Nothing is ever for sure, and the disposition of the cat proves that. If children learn at a young age that things exist in predictable states only, it will go a long way in helping to shield them from disappointment. 

 Then talk about the famous double slit experiment:

To prove the wave nature of light in the year 1804, Andrew Young performed an experiment using two screens. The first screen had two slits in the middle, and the second screen was set up behind the first. By shining light through the slits on the first screen, a constructive and destructive interference pattern characteristic of interacting waves formed on the second screen, thus proving the wave nature of light. 

Years later, physicists set up a similar experiment using plates instead of screens and bursts of electrons instead of light. They first used a plate with just one slit and fired a burst of electrons  at the single slit. As expected, the result was most of the atoms collected on the second screen in alignment with the slit on the first. When they added the second slit and fired bursts of electrons at both slits, they did not get what they expected. Instead of two concentrated bands of hits in alignment with the two slits, they got the same type of display pattern as interacting waves. This blew their minds because it proved that matter, in this case, sub-atomic particles, are both particles and waves.  

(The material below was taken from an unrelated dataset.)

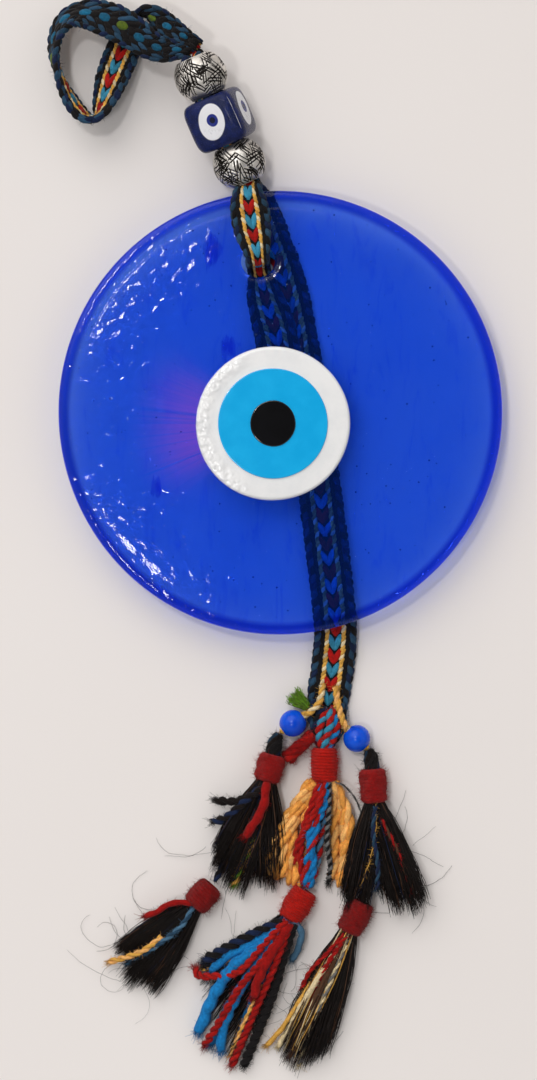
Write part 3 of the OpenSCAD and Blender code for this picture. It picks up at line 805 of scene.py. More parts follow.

Then, the most exciting thing happened when physicists looked deeper into this revelation.  It turns out that every time they tried to monitor electrons coming through the slits closely, they behaved like particles and landed on predictable bands on the second screen in alignment with the slits. When they stopped observing, the electrons behaved again like waves.  Learn more about this by watching this YouTube video

 In Conclusion…

So, what can you take away from all of this sort of surreality? Well, everything is not quite like it seems. Perhaps by concentrating on something, it becomes real, like a particle, and maybe everything else is a wave. Could we be surrounded by possibilities in the forms of waves like fruit on the tree of life waiting for us to choose something for our minds to concentrate on, and then it becomes real? Will this knowledge or understanding benefit kindergartners as they grow up in an ever-changing world of possibilities? I think it will.